I can post my events to upcoming.org and then use their API to pull in my recent events into my personal website. I can post my pictures from vacation to flickr.com and then use their API to pull in my recent photos into my personal website. I can post my latest book reviews to revish.com and then use their API to access my reviews and other related information. I can bookmark websites and add them to Ma.gnolia.com and then use their API to access my bookmarks. Add to this the array of social networking sites such as facebook.com, twitter.com, digg.com, and pownce.com, and you have a very twisted web of sharing information. All of this is good. It allows us to share our content with very little hassle and provides maximum exposure.
The bad
The very twisted web of sharing information is bound to get tangled rather quickly. The bad part comes when search engines or other users try to find the originating source of documents, photos, and other information. Let's look at an example:
I could post a review to my website. All of my reviews are marked up with Microformats. Someone else could easily syndicate these reviews via my RSS feed to their website. This would include the review in its entirety, including the markup I use for Microformats. So, now my review is posted in its entirety on someone else's website. What if this is a site that has a higher search engine ranking than my personal site? Say a user searches for the review and finds the other site before they find my site. Without proper citation, how are they to know that the author of the review was actually me and not the site owner who is syndicating the content?
Sites like virb.com and facebook.com allow you to import your RSS feeds into your account. They pull in your posts in their entirety, and even allow users to comment on your posts from within their website (completely de-coupling the source and the original conversation). To me, this is bad. Yes, you gave permission to syndicate your content - but did you ask for the conversation layer to take place inside of their application? While adding the conversation layer is not inherently bad, it makes the task of keeping unique content in one place very difficult. In some cases it makes the task of locating the original source a chore for a user locating the content. This is bad.
The ugly
All of this sharing and syndicating takes into account that we are dealing with professional and ethical developers. However, we all know that the web has its fair share of unethical developers as well. How do you stop them from maliciously using your information? What is to stop someone from using Microformats to mark up their content with my information? What is to stop someone from creating an hCard with my details, pretending to be me? Further yet, how does a search engine or user know how to distinguish between the two? This is the ugly.
The challenge
When I first discovered revish.com I thought it was an incredible resource. I still feel that way. One of the core principles of revish is to eliminate duplication. Therefore, if I have already posted the review to my personal site, then I shouldn't re-post my review to revish. But, revish has a different audience and community that might be able to benefit from reviews of specific books, so how can this be managed? I can't post my reviews to revish and then syndicate to my site, because then I would have the hassle of re-formatting the markup to fit my site and Microformats - all for my content. What happens if revish just imports reviews from my website and doesn't change any of the formatting? Now they have imported all of my Microformat information - well, almost. I use the include pattern to cite me as the reviewer. This information does not travel with my RSS feeds, and therefore wouldn't be posted to revish as the complete source. This is a challenge.
The solution
I am not sure there are solutions to many of the problems explained above. There are more problems beyond what has been discussed here, this is only scratching the surface. Here are a few steps I think we can take to avoid tangling the web:
- Cite your sources. Take time to hunt down the originating author and cite the source properly. Know the markup available to you to properly cite the source to better help search engines make sense of the data.

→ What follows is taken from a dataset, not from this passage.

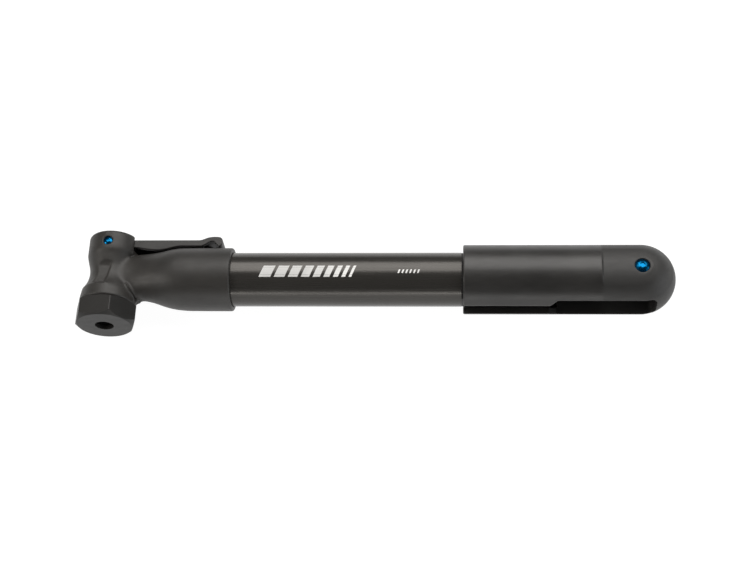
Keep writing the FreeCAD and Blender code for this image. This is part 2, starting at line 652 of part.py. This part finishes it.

- If you are syndicating content from another source, be sure to strip out unnecessary markup that may be specific to the originating website.
- If you are syndicating content from another source, be sure to syndicate directly from the source - not a syndication from a syndication. This is where the web can easily become tangled.
- Be conscious of who is using your content. In an ideal world everyone would use your content for good, be sure to try and keep tabs on where your content is being used and how it is being used.



![[Graphic: Book covers]](/site_files/640/books.png)
You can opt to turn off comments on imported posts in Virb. Not sure about Facebook though. I think Virb handles it well.
@Jina
I am not attacking Virb or any of the social networking sites for that matter. I like in facebook that is has 'link to original post' at the very top, where on Virb it is on the bottom. At least they both have the link listed.
But, it is much wider than just these two sites. There are many others. And it isn't just syndicating a standard blog post.
Looking from a search engine perspective - how are they supposed to know who the real author is? How does Technorati know that the hCard on my site should be the definitive hCard and I am the real 'Nate Klaiber'? Without some sort of authentication (microformats) or citation (all other documents) - it gets very hard to really distinguish the original author.